HART, trying to manage public expectations, wanted to keep that target vague.
The top executive overseeing construction of Honolulu’s rail project was surprised to learn moments before last month’s annual State of the City address that Mayor Rick Blangiardi would declare the transit system’s first leg ready to ride in July.
“The split second before he came out, he said ‘July,’ and I gasped because we expected him to say ‘summer,’” Honolulu Authority for Rapid Transportation Executive Director Lori Kahikina said Monday on the Honolulu Star-Advertiser’s “Spotlight Hawaii” program.
“But that’s OK – he put that stake in the ground.

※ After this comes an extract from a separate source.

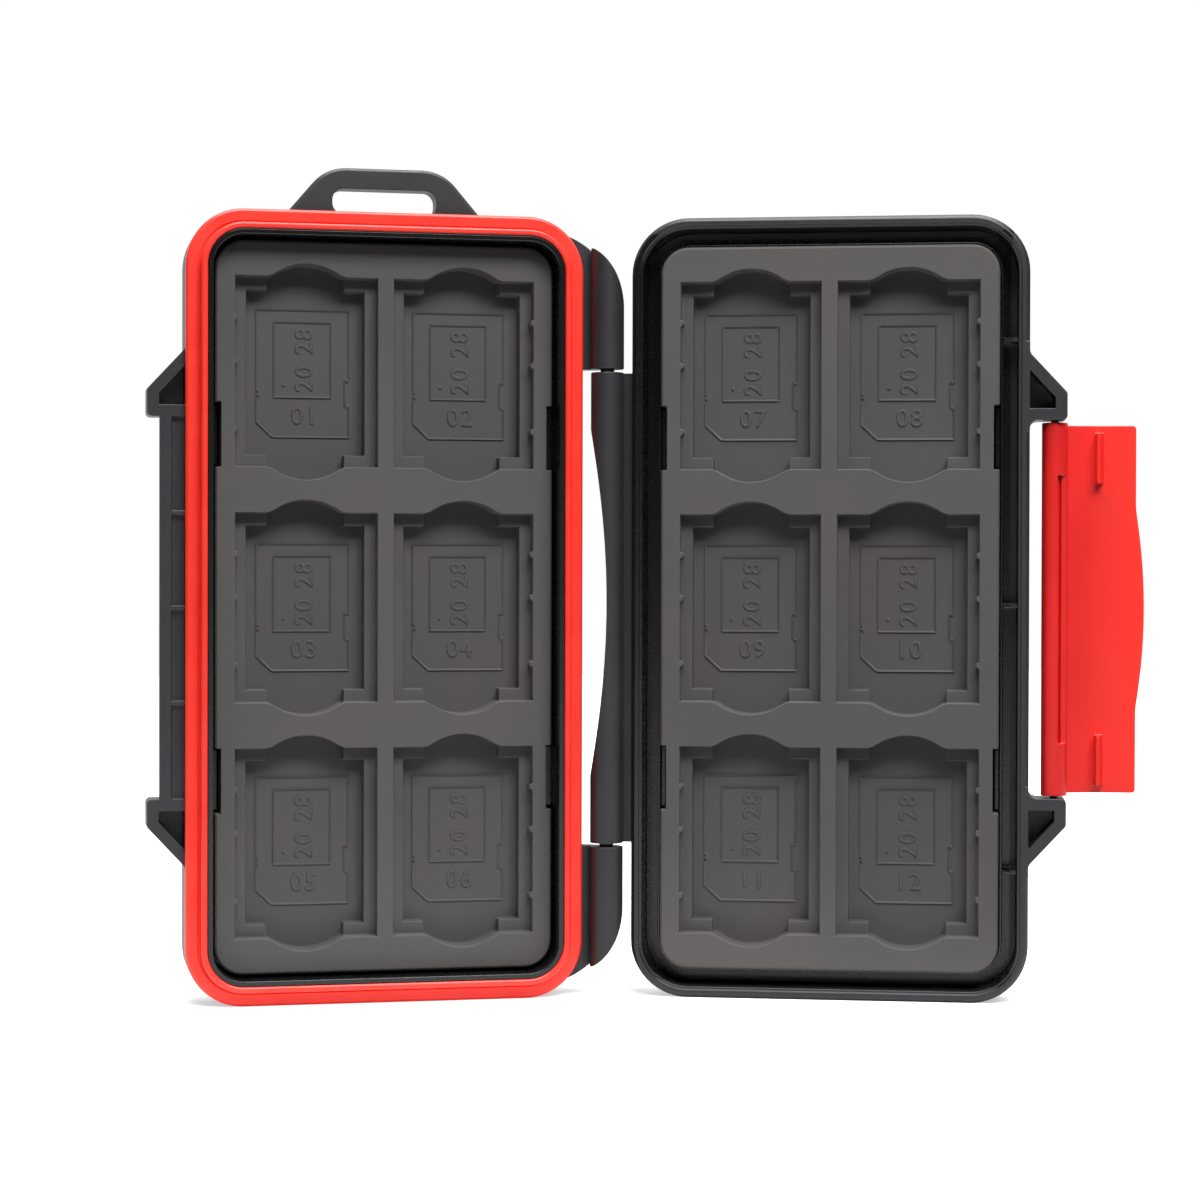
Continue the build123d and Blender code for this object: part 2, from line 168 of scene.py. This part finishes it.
def rgb(red, green, blue):
    """A colour given as it looks on the screen, from 0 to 255."""
    values = [value / 255 for value in (red, green, blue)]
    linear = [value / 12.92 if value < 0.04045 else ((value + 0.055) / 1.055) ** 2.4 for value in values]
    return (*linear, 1.0)


def black_plastic(name, face_centre, turn, left, right, back):
    """Grained where the tool was spark-eroded, and polished inside the tray: from left to right
    across its face, and no further behind the face than back. Inside the tray the colour is also
    darker, a painted shade, and rounded edges are lighter, a painted highlight."""
    m = Finish(name, Specular_IOR_Level=0.42)
    tray = m.node(
        "Mapping", "Vector", {"vector_type": "TEXTURE"},
        Vector=m.place, Location=face_centre, Rotation=(0, 0, -turn),
    )
    across, depth, along = (m.node("SeparateXYZ", axis, Vector=tray) for axis in "XYZ")
    # The inside of the tray: polished, and painted darker there as painted shade.
    polished_and_shaded = across.between(left, left + shade_and_polish_fade) * (1 - across.between(right, right + shade_and_polish_fade))
    polished_and_shaded = polished_and_shaded * (1 - depth.between(back, back + shade_and_polish_fade))
    end = along.math("ABSOLUTE", along).between(shade_and_polish_half_height, shade_and_polish_half_height + shade_and_polish_fade)
    polished_and_shaded = polished_and_shaded * (1 - end)
    spark = m.noise(spark_grain, 3.0)
    clouds = m.noise(9 * MM, 3.0)
    dust = m.noise(0.4 * MM, 1.0).between(0.72, 0.8)
    edge = m.edges(0.35 * MM)
    grained = m.blend(clouds.between(0.3, 0.7), rgb(27, 27, 29), rgb(35, 35, 38))
    # Painted shade: the colour inside the tray is darker, for the shade that falls there.
    painted_shade_inside = m.blend(clouds.between(0.3, 0.7), rgb(9, 9, 10), rgb(14, 14, 16))
    body = m.blend(polished_and_shaded, grained, painted_shade_inside)
    # Painted highlight: rounded edges are lighter in colour, less so inside the tray.
    painted_edge_highlight = m.blend(edge * (0.55 - 0.35 * polished_and_shaded), body, rgb(70, 70, 75))
    m.feed("Base Color", m.blend(dust * 0.2, painted_edge_highlight, rgb(96, 95, 94)))
    m.feed("Roughness", 0.36 + 0.16 * spark - 0.18 * polished_and_shaded)
    m.grain(spark * (1 - polished_and_shaded), spark_depth, 0.55)
    return m.data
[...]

He is a dynamic leader and coach,” Kahikina said.
Kahikina further revealed that Blangiardi had told her two days prior to his March 14 speech that he actually wanted to declare the rail system would be ready to ride in a month.

“And we’re saying, no please – HART’s reputation. We don’t want to overpromise (and) underdeliver, so just say ‘summer,’” Kahikina recounted on Spotlight. “Just be a little bit vague … because this is a major infrastructure project. Anything can go wrong.”
Blangiardi reluctantly agreed to go with summer, she said. Kahikina then learned of the change right before he went on stage.
“We are ready for riders to embrace rail,” Blangiardi told an audience of local elected leaders and VIPs gathered at the city’s Mission Memorial Auditorium. “Our long-awaited rail system is scheduled to commence interim operations in July.”
Immediately following the speech, Kahikina said, she sent an agency-wide email out to HART staff saying they would meet the mayor’s July target.
“We’re not going to make a liar out of him, so let’s get this done,” Kahikina said, recounting the email to staff. “We’re going to hit that July deadline for mayor and the community.”
Kahikina shared that glimpse into how the city arrived at its latest, July target after the Spotlight hosts asked if she was confident the rail’s first 10 miles, from east Kapolei to Aloha Stadium, would be ready to ride by then.
A Moving Target
For years, city elected leaders and transportation officials have been anxious to launch partial service of Oahu’s elevated rail line.
The move, they hope, will help improve public perception and spur interest in Hawaii’s largest-ever infrastructure project, whose price tag has more than doubled and whose completion date has been pushed back about a decade.

However, some critics – including some rail industry experts who’ve worked on the project – say the aggressive push to get rail’s first half open has led to some questionable construction decisions, including the methods that HART used to address problems with its track crossings and tolerances.
Nonetheless, Kahikina told “Spotlight Hawaii” on Monday that HART and Hitachi, the company that will operate rail for the city, have successfully completed the system’s critical trial-running phase. That phase included 144 test scenarios and a system demonstration that Hitachi finished weeks ahead of schedule, on April 2, according to Kahikina.
HART further expects to have all of the diagonal “shear” cracks causing concerns in the so-called “hammerhead piers” that line rail’s western half repaired by the end of May, Kahikina told Spotlight.
HART officials have kept the public up to speed on those repairs, but they’ve offered few details into what might have caused the shear cracks in the first place.